Copyright law in Poland allows for the reproduction of works for personal use without permission subject to compensation on this account. Fees are collected on behalf of artists, performers and writers by institutions such as SAWP, also known as organisations for the collective management of copyright and related rights (hereinafter: OCM). These entities charge fees on behalf of artists, performers and writers from manufacturers and importers on account of sales of reprographic equipment, e.g. photocopiers, tape recorders, which after deduction of remuneration for their services, provide the remaining amount to the people they represent. The amount charged is a form of compensation for damage incurred as a result of copying works without their consent. Copyright law regulates the detailed rules for charging the fees, indicating the entities obliged to pay and determining the amount of the fees.

The present dispute concerned the validity of VAT on reprographic fees collected by the institution. To answer this question, SAWP applied for an individual interpretation. According to SAWP, this transaction should not be subject to VAT, but the tax authorities thought otherwise. According to SAWP, the association was obliged to increase the fees by the amount of tax. Ultimately the issue was examined by the Court of Justice (the CJEU) and the dispute came down to the question whether the collection of fees by SAWP from manufacturers and importers of reprographic equipment on behalf of artists is the provision of services by performers, artists, etc. to producers and importers of equipment.

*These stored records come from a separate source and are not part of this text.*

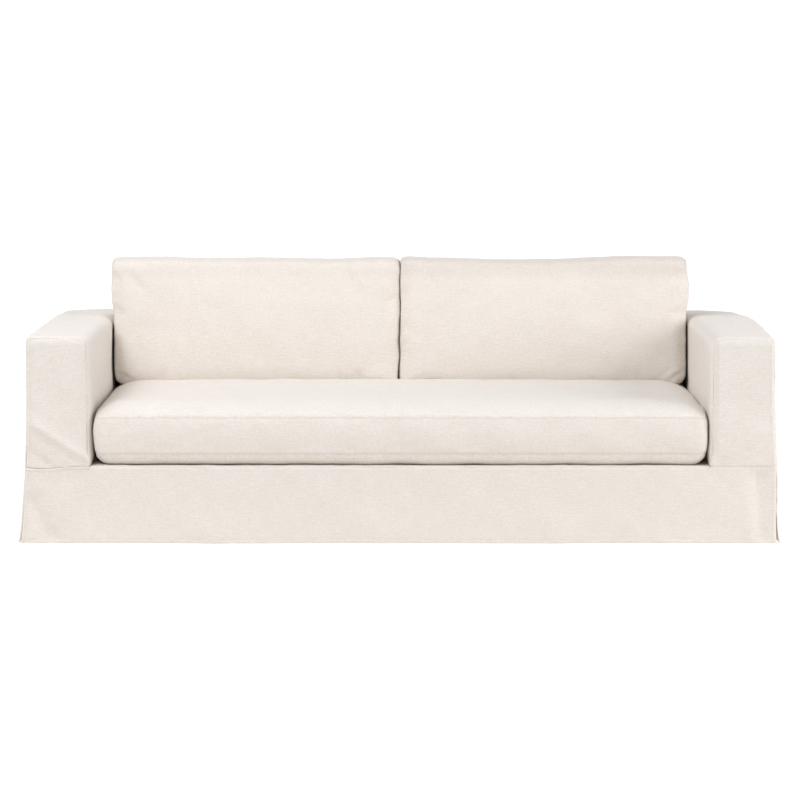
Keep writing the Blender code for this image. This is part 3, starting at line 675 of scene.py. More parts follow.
@dataclass
class Panel:
    """A flat-cut piece of cloth and how it lies over the sofa.

    place turns pattern coordinates into points of the sharp-edged form, and edges gives
    each sewn edge's kind, the distance to it and the place along it, which is shifted so that
    no two edges ripple alike.
    """

    node: str
    place: Callable
    rule: Callable
    lines: tuple
    edges: Callable
    table: tuple = ()
    seed: int = 0
    keep: Callable | None = None  # which faces of the grid are kept, by their middles
    after: Callable | None = None  # a last change to the hung points

    def relief(self, u, v, sizes):
        """How far the cloth stands off the plain form."""
        total = creases(u, v, self.table) + UNEVEN * uneven(u, v, self.seed, *CLOTH_SWELL)
        for number, (kind, distance, along) in enumerate(self.edges(u, v)):
            dip, rise, _ = SEAM_KINDS[kind]
            total -= dip * sizes.seam_dip * bump(distance, SEAM_WIDTH)
            seed = self.seed + NEXT_EDGE_SEED * number + EDGE_SEED
            ripple = uneven(along, along * 0.0, seed, *SEAM_RIPPLE)
            total += PUCKER * ripple * np.exp(-distance / PUCKER_REACH) * ease(distance, *PUCKER_STARTS)
            if rise:
                line = {"topstitched": sizes.stitch_inset, "hem": sizes.hem_depth, "lapped": LAP}[kind]
                below_fold = 1.0 - ease(distance - line, *FOLD_ENDS)
                total += rise * ease(distance, *FOLD_RISES) * below_fold
                total -= STITCH_DIP * bump(distance - line, STITCH_DIP_WIDTH) * (kind != "lapped")
        return total

    def painted_seam_shade(self, flat):
        """How much painted shade each point gets in the seams, from 0 to 1."""
        edges = self.edges(*flat.T)
        return np.max([SEAM_KINDS[kind][2] * bump(far, PAINTED_SHADE_WIDTH) for kind, far, _ in edges], axis=0)

    def on_form(self, flat):
        """Points and normals of the rounded form for pattern coordinates."""
        points = self.place(*flat.T)
        side = np.where(points[:, 0] < 0.0, -1.0, 1.0)
        points[:, 0] *= side
        points, normals = rounded(points, *self.rule(points))
        points[:, 0] *= side
        normals[:, 0] *= side
        return points, normals

    def surface(self, flat, sizes):
        """Where the cloth's outside lies for pattern coordinates."""
        points, normals = self.on_form(flat)
        points = hang(points + normals * self.relief(*flat.T, sizes)[:, None], sizes.cloth)
        return self.after(points) if self.after else points

    def sew(self, sizes, material):
        """Makes the panel's object, with its thickness and its pattern coordinates as a UV map."""
        grid = np.meshgrid(*self.lines, indexing="ij")
        flat = np.stack([axis.ravel() for axis in grid], axis=1)
        faces = quads(*grid[0].shape)
        if self.keep:
            middles = flat[faces].mean(axis=1)
            faces = faces[self.keep(*middles.T)]
        used, faces = np.unique(faces, return_inverse=True)
        flat, faces = flat[used], faces.reshape(-1, 4)
        points = self.surface(flat, sizes)
        if self.inside_out(flat):
            faces = faces[:, ::-1]
        thing = bare_object(f"cloth_{self.node}", points, faces)
        map_pattern(thing, flat[read(thing.data.loops, "vertex_index", kind=np.int32)])
        # Painted shade in the seams, kept with the points for the cloth's material.
        remember(thing, seam=self.painted_seam_shade(flat))
        thickness = thing.modifiers.new("Thickness", "SOLIDIFY")
        thickness.thickness = sizes.cloth
        thickness.offset = -1.0
        settle_modifier(thing, thickness)
        thing.data.shade_smooth()
        thing.data.set_sharp_from_angle(angle=math.radians(SHARP_DEG))
        dress(thing, material, self.node)
        return thing

    def inside_out(self, flat):
        """Whether the grid's own faces point into the sofa, tested on its broadest stretch."""
        corner = flat[len(flat) // 2] + np.array([(0.0, 0.0), (PROBE, 0.0), (0.0, PROBE)])
        points, normals = self.on_form(corner)
        return float(np.cross(points[1] - points[0], points[2] - points[0]) @ normals[0]) < 0.0


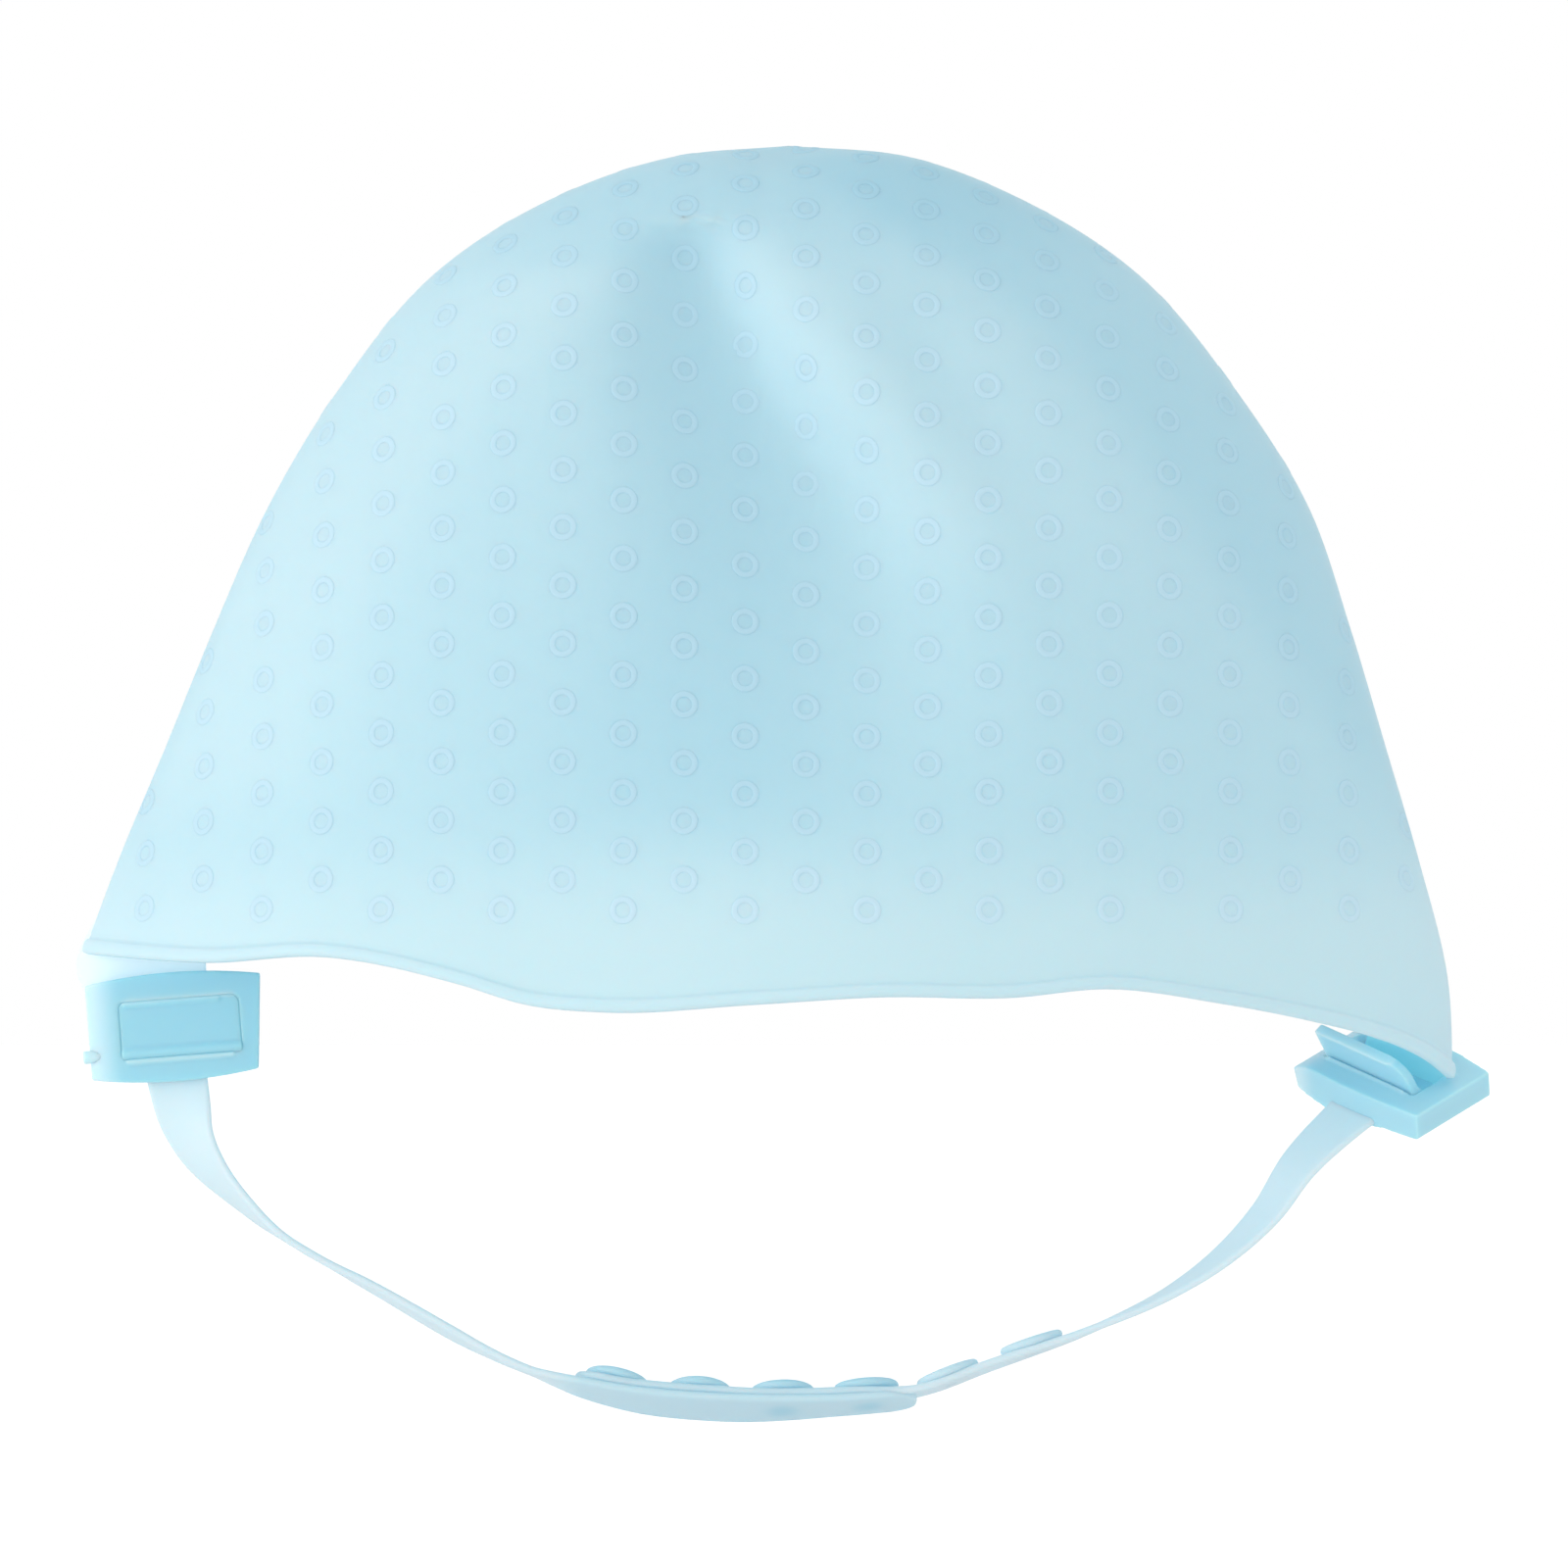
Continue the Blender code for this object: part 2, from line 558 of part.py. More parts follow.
def stud_places():
    """Middle, width and outward directions of each stud on the stud half of the strap."""
    path, tangent, width, normal = right_strap_line(900)
    places = []
    for k in range(STUD_COUNT):
        i = nearest(path, STUD_FIRST + STUD_PITCH * k)
        out = Vector(normal[i]) if normal[i][2] < 0 else -Vector(normal[i])
        places.append((Vector(path[i]), out))
    return places


def to_round_end(first, count, step):
    """Stations from first on: spaced out along the body, every one of them in the round end."""
    last = count - ROUND_STATIONS
    return np.concatenate([np.arange(first, last, step), np.arange(last, count)])


def build_straps(material):
    path, _, width, normal = left_strap_line()
    cut = nearest(path, SPLIT_AT)
    body = np.arange(0, cut - 1, COARSE_STEP)
    hole_strap = object_from(ribbon_mesh(path[body], width[body], normal[body]),
                             "hole_strap", material)
    picks = to_round_end(cut + 1, LINE_STATIONS, TAIL_STEP)
    tail = object_from(ribbon_mesh(path[picks], width[picks], normal[picks], "last"),
                       "hole_strap_tail", material)
    path, _, width, normal = right_strap_line()
    picks = to_round_end(0, STUD_LINE_STATIONS, COARSE_STEP)
    stud_strap = object_from(ribbon_mesh(path[picks], width[picks], normal[picks], "last"),
                             "stud_strap", material)
    for number, (middle, out) in enumerate(stud_places(), start=1):
        through = out * (2 * STRAP_THICK)
        hole = object_from(cylinder_mesh(STUD_NECK + GAP, middle - through, middle + through,
                                         HOLE_SIDES), f"stud_hole_{number}_cut", material)
        combine(stud_strap, hole, "DIFFERENCE")
        inner_face = STRAP_THICK / 2 + GAP
        if middle.x < LEFT_PATH[-1][0] - STUD_HEAD:
            socket = cylinder_mesh(STUD_HEAD + SOCKET_ROOM, middle,
                                   middle + out * (inner_face + SOCKET_DEPTH), SOCKET_SIDES)
            combine(tail, object_from(socket, f"socket_{number}_cut", material), "DIFFERENCE")
    return hole_strap, tail, stud_strap


def build_studs(material):
    """Snap studs: a disc on the inner face, a neck through the strap and a low head outside."""
    face = STRAP_THICK / 2
    disc_top = -(face + GAP + STUD_DISC_THICK)
    profile = ((0.0, disc_top), (STUD_DISC - 0.5, disc_top), (STUD_DISC, disc_top + 0.5),
               (STUD_DISC, -face - GAP), (STUD_NECK, -face - GAP), (STUD_NECK, face + GAP),
               (STUD_HEAD, face + GAP + 0.05), (STUD_HEAD, face + GAP + 0.5),
               (STUD_HEAD - 0.4, face + GAP + 0.75), (0.0, face + GAP + 0.75))
    studs = []
    for number, (middle, out) in enumerate(stud_places(), start=1):
        bm = bmesh.new()
        verts = [bm.verts.new((radius, 0.0, height)) for radius, height in profile]
        edges = [bm.edges.new(pair) for pair in zip(verts, verts[1:])]
        bmesh.ops.spin(bm, geom=verts + edges, cent=(0, 0, 0), axis=(0, 0, 1), angle=2 * math.pi,
                       steps=STUD_SIDES, use_merge=True)
        bmesh.ops.remove_doubles(bm, verts=bm.verts, dist=1e-4)
        bmesh.ops.rotate(bm, matrix=out.to_track_quat("Z", "Y").to_matrix(), verts=bm.verts)
        stud = object_from(bm, f"snap_stud_{number}", material)
        stud.location = middle * MM
        studs.append(stud)
    return studs


# ================================================================ assembly
def main():
    clear_scene()
    silicone = finish("cap_silicone", SILICONE, 0.55)
    strap_silicone = finish("strap_silicone", STRAP_SILICONE, 0.5)
    plastic = finish("clip_plastic", CLIP_PLASTIC, 0.4)
    build_cap(silicone)
    left, right = left_clip_place(), right_clip_place()
    left_frame = clip_frame("left_clip_frame", left, plastic)
    cut_throat(left_frame, plastic)
    clip_lever("left_clip_lever", left, 0.0, plastic)
    clip_pin("left_clip_pin", left, plastic)
    clip_frame("right_clip_frame", right, plastic)
    clip_lever("right_clip_lever", right, OPEN_ANGLE, plastic)
    clip_pin("right_clip_pin", right, plastic)
    build_straps(strap_silicone)
    build_studs(plastic)


main()
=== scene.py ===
"""Looks of the silicone highlighting cap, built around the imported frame.

Lengths in the constants are millimetres in the frame's own axes and become metres through MM,
unless a comment says that they are metres already.
"""

import json
import math
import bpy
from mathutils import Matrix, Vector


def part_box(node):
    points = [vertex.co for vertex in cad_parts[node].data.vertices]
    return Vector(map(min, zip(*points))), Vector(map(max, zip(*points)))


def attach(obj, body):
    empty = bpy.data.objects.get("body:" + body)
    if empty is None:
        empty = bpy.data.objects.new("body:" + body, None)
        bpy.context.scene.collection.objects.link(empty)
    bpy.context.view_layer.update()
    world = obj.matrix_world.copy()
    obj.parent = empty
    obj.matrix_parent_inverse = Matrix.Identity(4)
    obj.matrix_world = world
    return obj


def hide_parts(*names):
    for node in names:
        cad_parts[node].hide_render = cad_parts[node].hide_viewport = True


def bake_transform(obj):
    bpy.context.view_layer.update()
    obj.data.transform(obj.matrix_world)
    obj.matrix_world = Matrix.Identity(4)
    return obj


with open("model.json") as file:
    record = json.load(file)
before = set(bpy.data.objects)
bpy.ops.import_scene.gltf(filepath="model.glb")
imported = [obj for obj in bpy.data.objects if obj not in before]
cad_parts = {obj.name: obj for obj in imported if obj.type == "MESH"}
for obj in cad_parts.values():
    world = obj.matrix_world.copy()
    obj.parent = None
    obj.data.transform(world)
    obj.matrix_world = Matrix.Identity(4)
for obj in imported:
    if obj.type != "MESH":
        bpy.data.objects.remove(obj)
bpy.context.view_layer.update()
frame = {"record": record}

from types import SimpleNamespace

import bmesh
import bpy
import numpy as np
from mathutils import Matrix, Vector

MM = 0.001
CAP_HIGH = np.array(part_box("cap_shell")[1]) / MM
JOINTS = {joint["name"]: joint for joint in frame["record"]["behaviour"]["joints"]}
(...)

To answer this question, the CJEU examined the conditions to be fulfilled by taxable services. The court found that in this case there was no legal relationship between artists and performers and producers, and importers of equipment. In addition, the Court took into account the mandatory nature of the fee under national law. According to the Court, in the case of mandatory fees we cannot talk about the provision of services between the parties. Another argument was the nature of the transaction. The payment at issue is compensation for artists in exchange for any damage arising from copying their works without their consent. This meant that the Court upheld the position of SAWP and did not consider the fee as remuneration for the provision of services. 

The ruling of the CJEU may be useful in assessing the tax consequences for fees charged by other organisations managing copyrights. This decision will be crucial for other institutions in Poland with a similar profile, but also for those operating in other EU countries, as many of them apply similar regulations.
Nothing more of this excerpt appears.